As a public charter school, anyone is welcome to enroll their children as long as space allows. If LCCA is authorized as an independent (2r) charter school, anyone from any district will have equal chances of being accepted. If LCCA is authorized as a non-instrumentality charter school under a school district, students within that school district will get first priority and all remaining seats may be filled by students from other districts. Depending on the demand/interest, a lottery system may be used for new applicants. If approved, online enrollment for the 2020-2021 school year will begin in early 2020.

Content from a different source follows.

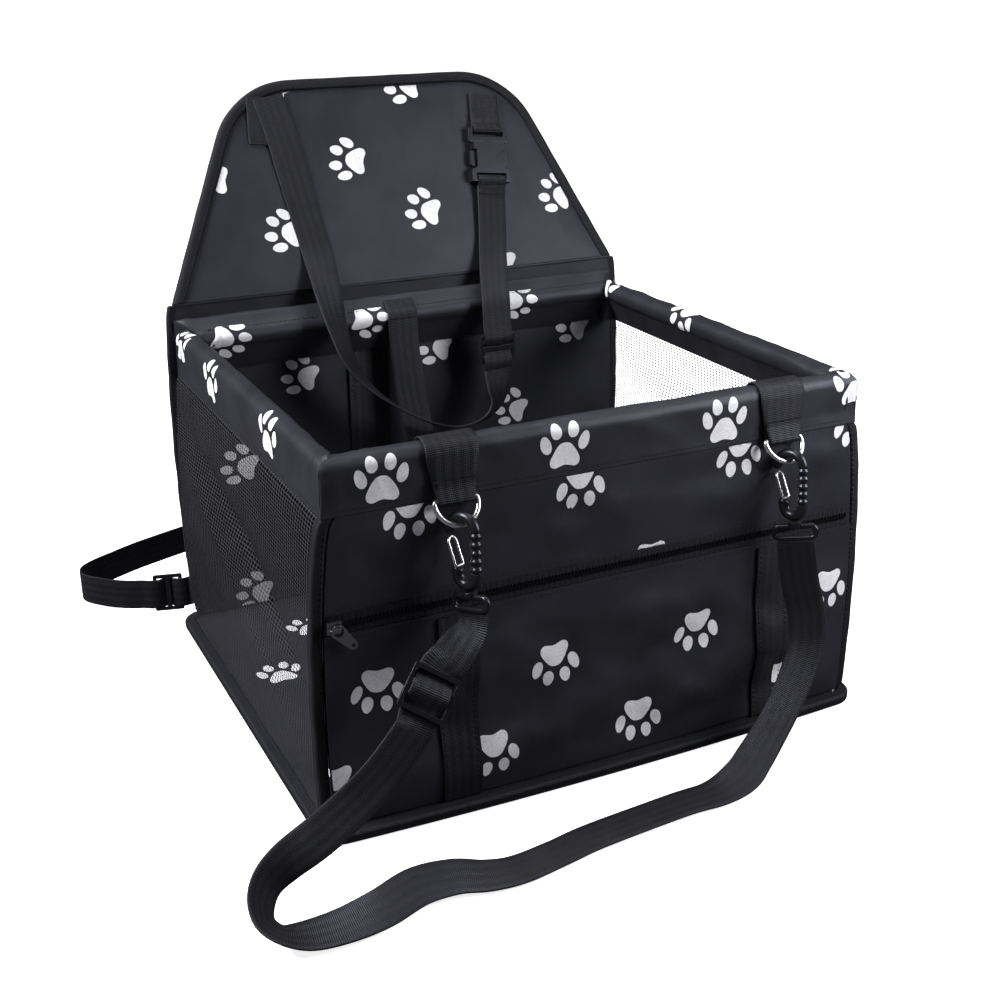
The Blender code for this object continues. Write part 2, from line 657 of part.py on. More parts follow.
def make_net(name, side, mesh_cloth):
    bm = bmesh.new()
    alongs, ups = net_shares(NET_COLUMNS), net_shares(NET_ROWS)
    grids = []
    for outer in (True, False):
        grids.append([[bm.verts.new(net_point(side, a, u, outer)) for a in alongs] for u in ups])
    near, far = grids
    rows, columns = len(ups) - 1, len(alongs) - 1

    def solid(j, i):
        return 0 <= j < rows and 0 <= i < columns and not (j % 2 == 1 and i % 2 == 1)

    for j in range(rows):
        for i in range(columns):
            if not solid(j, i):
                continue
            corners = ((j, i), (j, i + 1), (j + 1, i + 1), (j + 1, i))
            bm.faces.new([near[b][a] for b, a in corners])
            bm.faces.new([far[b][a] for b, a in reversed(corners)])
            neighbours = ((j - 1, i), (j, i + 1), (j + 1, i), (j, i - 1))
            for k, neighbour in enumerate(neighbours):
                if solid(*neighbour):
                    continue
                (b0, a0), (b1, a1) = corners[k], corners[(k + 1) % 4]
                bm.faces.new((near[b1][a1], near[b0][a0], far[b0][a0], far[b1][a1]))
    piece(name, bm, mesh_cloth)


# Rim
def sleeve_profile(back):
    """Outline of a sleeve about its tube, u outwards and v up."""
    tail = [(SLEEVE_RADIUS - SLEEVE_TAIL, -SLEEVE_DROP), (SLEEVE_RADIUS, -SLEEVE_DROP)]
    if back:
        head = [(SLEEVE_RADIUS, SLEEVE_RISE), (SLEEVE_RADIUS - SLEEVE_TAIL, SLEEVE_RISE)]
        return arc((0, 0), SLEEVE_RADIUS, 360 - TAIL_TURN, TAIL_TURN, 10) + tail + head
    return arc((0, 0), SLEEVE_RADIUS, 0, TAIL_TURN, 18) + tail


def dense(outline, step):
    """Adds points to an outline so that no two are further apart round its middle than a step."""
    filled = []
    for i, start in enumerate(outline):
        end = outline[(i + 1) % len(outline)]
        turn = math.degrees(math.atan2(end[1], end[0]) - math.atan2(start[1], start[0]))
        parts = max(math.ceil(abs((turn + 180) % 360 - 180) / step), 1)
        filled += [(start[0] + (end[0] - start[0]) * k / parts, start[1] + (end[1] - start[1]) * k / parts)
                   for k in range(parts)]
    return filled


def rim_places():
    """Yields each side of the rim: name, its own half length, and where (u, v, w) lies."""
    x, y, z = TUBE_HALF_X, TUBE_HALF_Y, TUBE_HEIGHT
    yield "front", x, lambda u, v, w: Vector((w, -y - u, z + v))
    yield "back", x, lambda u, v, w: Vector((-w, y + u, z + v))
    yield "left", y, lambda u, v, w: Vector((-x - u, -w, z + v))
    yield "right", y, lambda u, v, w: Vector((x + u, w, z + v))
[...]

Will LCCA admit students who are receiving special education services?
Yes. As a public school we will accept ALL students. Our Student Services department will provide assistance to those with an Individualized Education Plan (IEP), English Language Learners, and students who are significantly behind grade level. Classroom teachers and student services staff will collaborate to ensure that students remain in the general classroom as much as possible with minimal alterations to the curriculum.  

Where will LCCA be located?
We are currently searching for a potential school location. Once we receive the necessary approvals and funding, we will move forward with securing a space for LCCA somewhere in Waukesha County.

Is LCCA a private religious school?
No. LCCA is a public school. As such, it would be illegal to have religious identity or a religious mission. As with all public schools, world religions are taught only in the context of history and literature. Our aim is to inform, not to proselytize.

Will LCCA offer transportation?
No. Unlike conventional public schools, charter schools do not receive money through local property taxes for facilities or transportation. Parents are encouraged to form carpools to help ensure an efficient carline.

Will LCCA require uniforms?
Yes. In order to foster an atmosphere of respect and minimize distraction, students will be required to wear uniforms. Studies have reaffirmed what we already knew to be true — that uniforms are conducive to a good learning environment. The school will make every effort to provide assistance to families in need.